Rows from an object dataset
····················
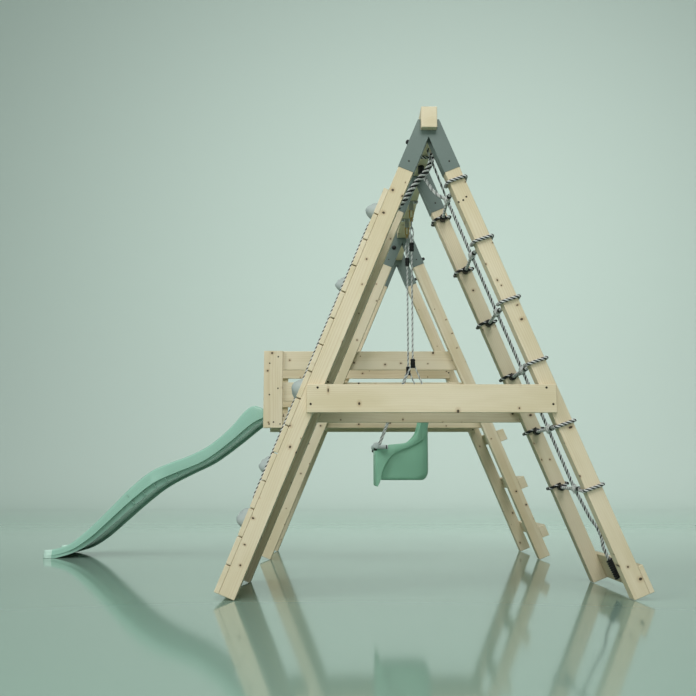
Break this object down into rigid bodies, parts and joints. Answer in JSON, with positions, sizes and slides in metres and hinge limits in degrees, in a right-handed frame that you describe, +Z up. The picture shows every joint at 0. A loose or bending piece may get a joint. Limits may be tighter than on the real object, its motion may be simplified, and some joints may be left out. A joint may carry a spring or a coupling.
{
  "type": "garden play frame with slide",
  "caption": "Wooden A-frame garden play frame with a ridge beam, climbing wall, rope net, baby swing, railed deck, ladder treads and a wavy plastic slide.",
  "frame": {"origin": "on the ground, under the middle of the overall box", "axes": "+Z up, +Y along the ridge beam from the climbing end to the deck end, +X towards the ladder and the rope net; the slide leaves towards -X"},
  "size_m": [3.1784, 2.614, 2.1395],
  "materials": {
    "softwood": "planed, unpainted",
    "grey_painted_steel": "satin",
    "galvanised_steel": "zinc plated",
    "brass_plated_steel": "satin",
    "green_plastic": "glossy",
    "grey_plastic": "satin",
    "hold_plastic": "lightly textured",
    "rope": "twisted fibre",
    "black_plastic": "satin",
    "dark_screw": "oxide"
  },
  "bodies": {
    "play_frame": {"ridge_beam": "softwood", "leg_a_left": "softwood", "leg_a_right": "softwood", "leg_b_left": "softwood", "leg_b_right": "softwood", "leg_c_left": "softwood", "leg_c_right": "softwood", "leg_d_left": "softwood", "leg_d_right": "softwood", "wall_board_1": "softwood", "wall_board_2": "softwood", "wall_board_3": "softwood", "wall_board_4": "softwood", "wall_board_5": "softwood", "wall_board_6": "softwood", "wall_board_7": "softwood", "wall_board_8": "softwood", "wall_board_9": "softwood", "wall_board_10": "softwood", "wall_board_11": "softwood", "wall_board_12": "softwood", "wall_board_13": "softwood", "wall_board_14": "softwood", "wall_board_15": "softwood", "net_foot_board": "softwood", "cross_rail_a": "softwood", "cross_rail_b": "softwood", "deck_beam_c": "softwood", "deck_beam_d": "softwood", "guard_rail_c_lower": "softwood", "guard_rail_c_upper": "softwood", "guard_rail_d_lower": "softwood", "guard_rail_d_upper": "softwood", "corner_post_c": "softwood", "corner_post_d": "softwood", "deck": "softwood", "ladder_tread_1": "softwood", "ladder_tread_2": "softwood", "ladder_tread_3": "softwood", "ridge_bracket_a": "grey_painted_steel", "ridge_bracket_b": "grey_painted_steel", "ridge_bracket_c": "grey_painted_steel", "ridge_bracket_d": "grey_painted_steel", "climbing_hold_1": "hold_plastic", "climbing_hold_2": "hold_plastic", "climbing_hold_3": "hold_plastic", "climbing_hold_4": "hold_plastic", "climbing_hold_5": "hold_plastic", "wall_rope": "rope", "rope_net": "rope", "slide": "green_plastic", "swing_hanger_near": "galvanised_steel", "swing_hanger_far": "galvanised_steel"},
    "swing": {"swing_link_near": "brass_plated_steel", "swing_link_far": "brass_plated_steel", "swing_rope_near": "rope", "swing_rope_far": "rope", "swing_seat": "green_plastic"},
    "bar": {"safety_bar": "grey_plastic"}
  },
  "joints": [
    {"name": "swing_pivot", "type": "hinge", "parent": "play_frame", "child": "swing", "pos_m": [0.6768, -0.019, 1.985], "axis": [0, 1, 0], "range_deg": [-45, 45]},
    {"name": "safety_bar_lift", "type": "slide", "parent": "swing", "child": "bar", "axis": [0.3819, 0, 0.9242], "range_m": [0, 0.22]}
  ]
}
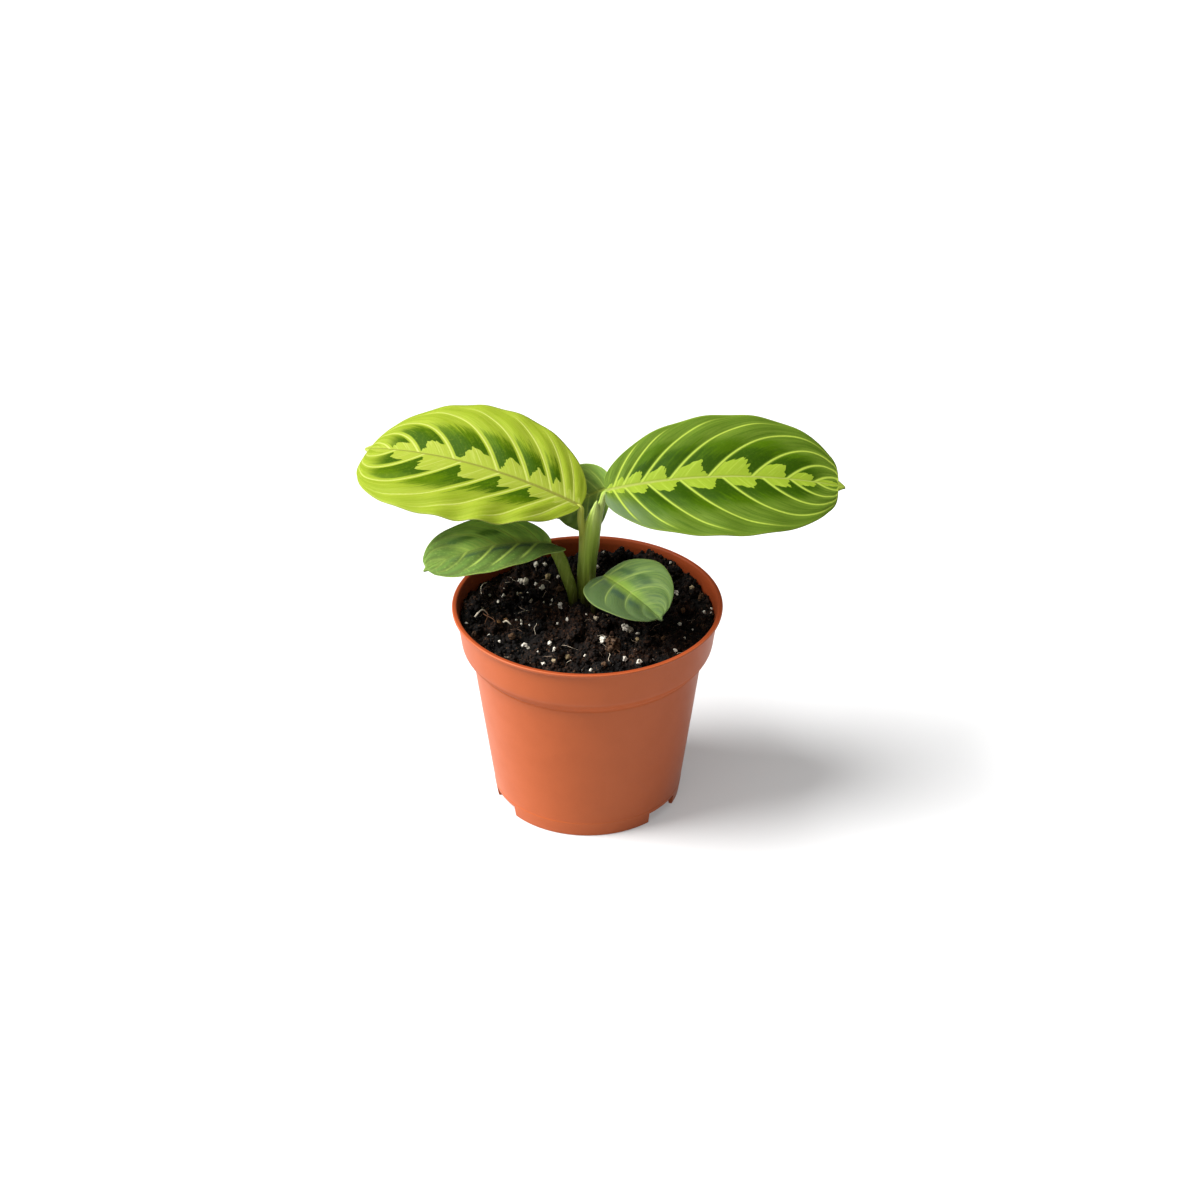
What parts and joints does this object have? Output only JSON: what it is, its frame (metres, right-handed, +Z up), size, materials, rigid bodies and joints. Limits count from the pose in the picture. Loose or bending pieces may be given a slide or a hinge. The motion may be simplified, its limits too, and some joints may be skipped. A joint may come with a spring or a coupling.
{
  "type": "potted prayer plant",
  "caption": "Young prayer plant with broad patterned leaves on sheathed stalks, standing in soil in a tapered plastic nursery pot.",
  "frame": {"origin": "middle of the pot's flat underside, on the surface it stands on", "axes": "+Z up along the pot's axis; +X along the spread of the two large leaves, to the right of someone facing the plant; -Y towards them"},
  "size_m": [0.193, 0.1107, 0.1541],
  "materials": {
    "pot": "smooth semi-matte terracotta-coloured plastic",
    "soil": "moist dark peat with pale perlite grains",
    "stem": "satin green leaf stalk",
    "leaf_lime": "satin lime blade with dark green patches and pale veins",
    "leaf_green": "satin mid green blade with a lime centre and pale veins",
    "leaf_young": "satin greyish green young blade with pale veins"
  },
  "bodies": {
    "root": {"pot": "pot", "soil": "soil", "stem_main": "stem", "stem_small_left": "stem", "stem_small_right": "stem", "stem_back": "stem", "leaf_large_left": "leaf_lime", "leaf_large_right": "leaf_green", "leaf_small_left": "leaf_young", "leaf_small_right": "leaf_young", "leaf_back": "leaf_young"}
  },
  "joints": []
}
····················
Required task: Give every line of the material again, exactly as it reads.

Expected answer:
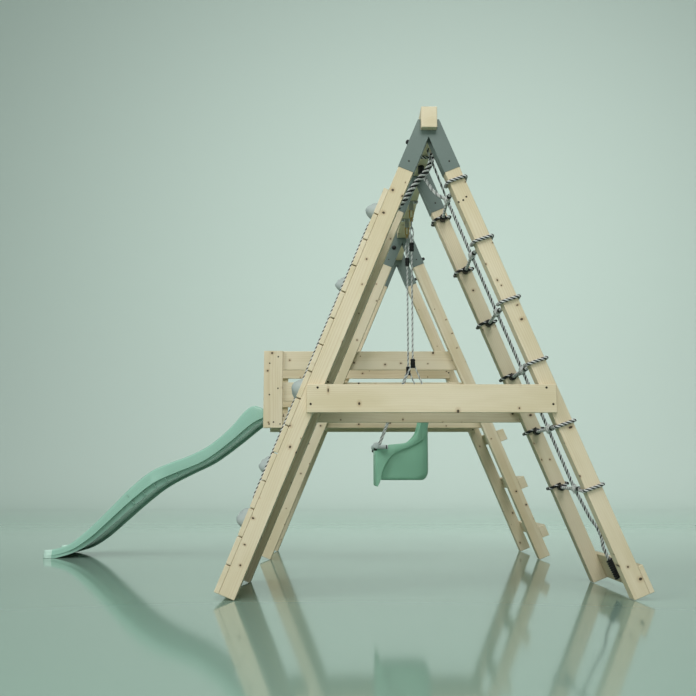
Break this object down into rigid bodies, parts and joints. Answer in JSON, with positions, sizes and slides in metres and hinge limits in degrees, in a right-handed frame that you describe, +Z up. The picture shows every joint at 0. A loose or bending piece may get a joint. Limits may be tighter than on the real object, its motion may be simplified, and some joints may be left out. A joint may carry a spring or a coupling.
{
  "type": "garden play frame with slide",
  "caption": "Wooden A-frame garden play frame with a ridge beam, climbing wall, rope net, baby swing, railed deck, ladder treads and a wavy plastic slide.",
  "frame": {"origin": "on the ground, under the middle of the overall box", "axes": "+Z up, +Y along the ridge beam from the climbing end to the deck end, +X towards the ladder and the rope net; the slide leaves towards -X"},
  "size_m": [3.1784, 2.614, 2.1395],
  "materials": {
    "softwood": "planed, unpainted",
    "grey_painted_steel": "satin",
    "galvanised_steel": "zinc plated",
    "brass_plated_steel": "satin",
    "green_plastic": "glossy",
    "grey_plastic": "satin",
    "hold_plastic": "lightly textured",
    "rope": "twisted fibre",
    "black_plastic": "satin",
    "dark_screw": "oxide"
  },
  "bodies": {
    "play_frame": {"ridge_beam": "softwood", "leg_a_left": "softwood", "leg_a_right": "softwood", "leg_b_left": "softwood", "leg_b_right": "softwood", "leg_c_left": "softwood", "leg_c_right": "softwood", "leg_d_left": "softwood", "leg_d_right": "softwood", "wall_board_1": "softwood", "wall_board_2": "softwood", "wall_board_3": "softwood", "wall_board_4": "softwood", "wall_board_5": "softwood", "wall_board_6": "softwood", "wall_board_7": "softwood", "wall_board_8": "softwood", "wall_board_9": "softwood", "wall_board_10": "softwood", "wall_board_11": "softwood", "wall_board_12": "softwood", "wall_board_13": "softwood", "wall_board_14": "softwood", "wall_board_15": "softwood", "net_foot_board": "softwood", "cross_rail_a": "softwood", "cross_rail_b": "softwood", "deck_beam_c": "softwood", "deck_beam_d": "softwood", "guard_rail_c_lower": "softwood", "guard_rail_c_upper": "softwood", "guard_rail_d_lower": "softwood", "guard_rail_d_upper": "softwood", "corner_post_c": "softwood", "corner_post_d": "softwood", "deck": "softwood", "ladder_tread_1": "softwood", "ladder_tread_2": "softwood", "ladder_tread_3": "softwood", "ridge_bracket_a": "grey_painted_steel", "ridge_bracket_b": "grey_painted_steel", "ridge_bracket_c": "grey_painted_steel", "ridge_bracket_d": "grey_painted_steel", "climbing_hold_1": "hold_plastic", "climbing_hold_2": "hold_plastic", "climbing_hold_3": "hold_plastic", "climbing_hold_4": "hold_plastic", "climbing_hold_5": "hold_plastic", "wall_rope": "rope", "rope_net": "rope", "slide": "green_plastic", "swing_hanger_near": "galvanised_steel", "swing_hanger_far": "galvanised_steel"},
    "swing": {"swing_link_near": "brass_plated_steel", "swing_link_far": "brass_plated_steel", "swing_rope_near": "rope", "swing_rope_far": "rope", "swing_seat": "green_plastic"},
    "bar": {"safety_bar": "grey_plastic"}
  },
  "joints": [
    {"name": "swing_pivot", "type": "hinge", "parent": "play_frame", "child": "swing", "pos_m": [0.6768, -0.019, 1.985], "axis": [0, 1, 0], "range_deg": [-45, 45]},
    {"name": "safety_bar_lift", "type": "slide", "parent": "swing", "child": "bar", "axis": [0.3819, 0, 0.9242], "range_m": [0, 0.22]}
  ]
}
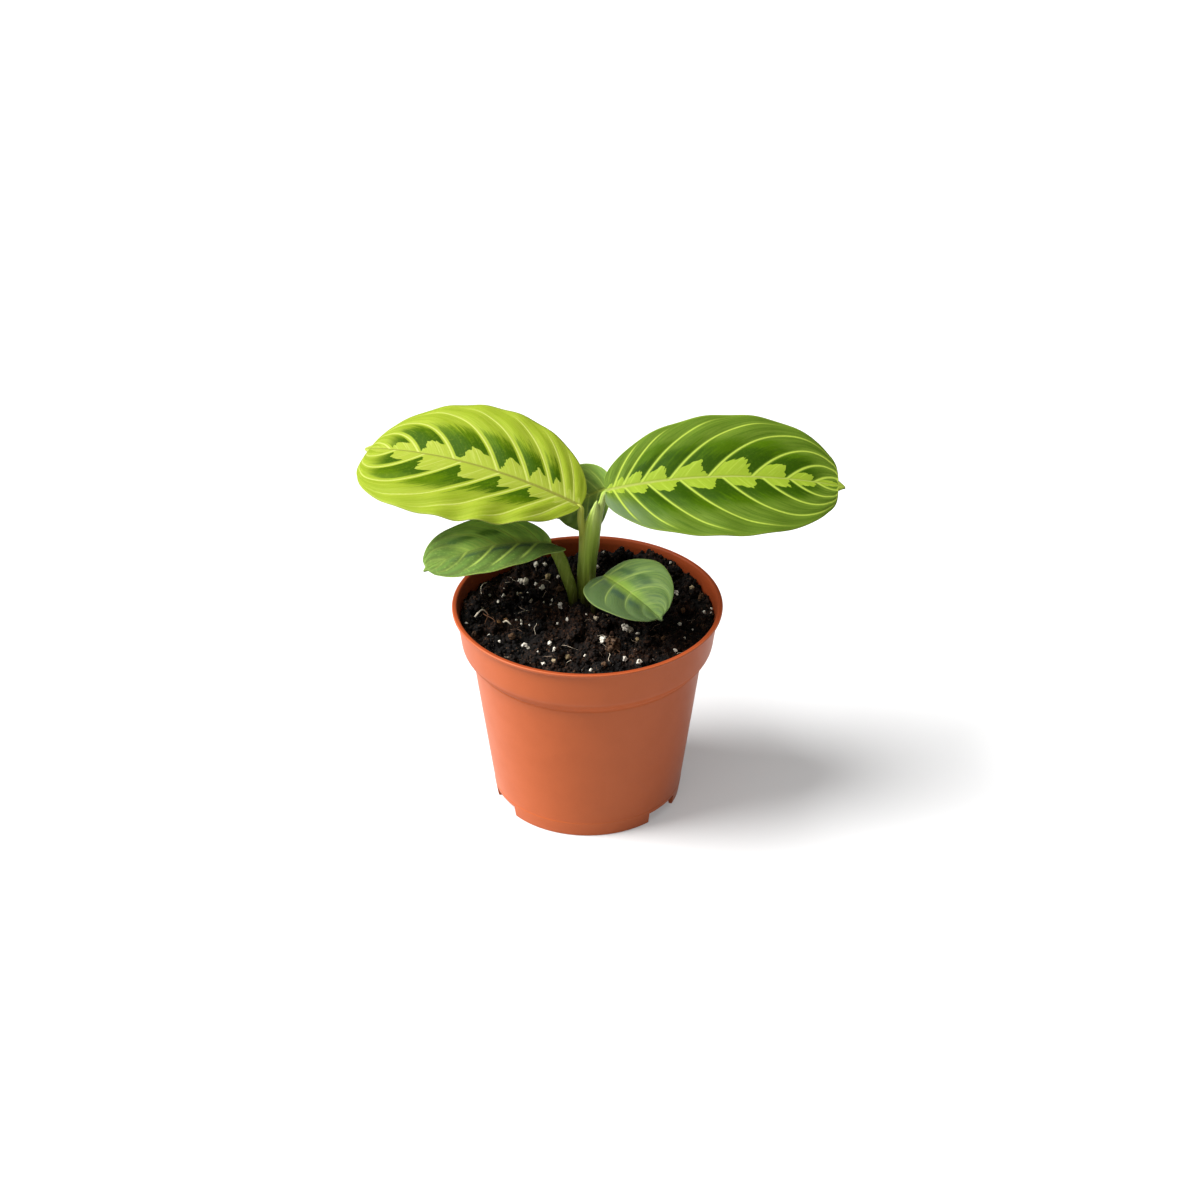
What parts and joints does this object have? Output only JSON: what it is, its frame (metres, right-handed, +Z up), size, materials, rigid bodies and joints. Limits count from the pose in the picture. Loose or bending pieces may be given a slide or a hinge. The motion may be simplified, its limits too, and some joints may be skipped. A joint may come with a spring or a coupling.
{
  "type": "potted prayer plant",
  "caption": "Young prayer plant with broad patterned leaves on sheathed stalks, standing in soil in a tapered plastic nursery pot.",
  "frame": {"origin": "middle of the pot's flat underside, on the surface it stands on", "axes": "+Z up along the pot's axis; +X along the spread of the two large leaves, to the right of someone facing the plant; -Y towards them"},
  "size_m": [0.193, 0.1107, 0.1541],
  "materials": {
    "pot": "smooth semi-matte terracotta-coloured plastic",
    "soil": "moist dark peat with pale perlite grains",
    "stem": "satin green leaf stalk",
    "leaf_lime": "satin lime blade with dark green patches and pale veins",
    "leaf_green": "satin mid green blade with a lime centre and pale veins",
    "leaf_young": "satin greyish green young blade with pale veins"
  },
  "bodies": {
    "root": {"pot": "pot", "soil": "soil", "stem_main": "stem", "stem_small_left": "stem", "stem_small_right": "stem", "stem_back": "stem", "leaf_large_left": "leaf_lime", "leaf_large_right": "leaf_green", "leaf_small_left": "leaf_young", "leaf_small_right": "leaf_young", "leaf_back": "leaf_young"}
  },
  "joints": []
}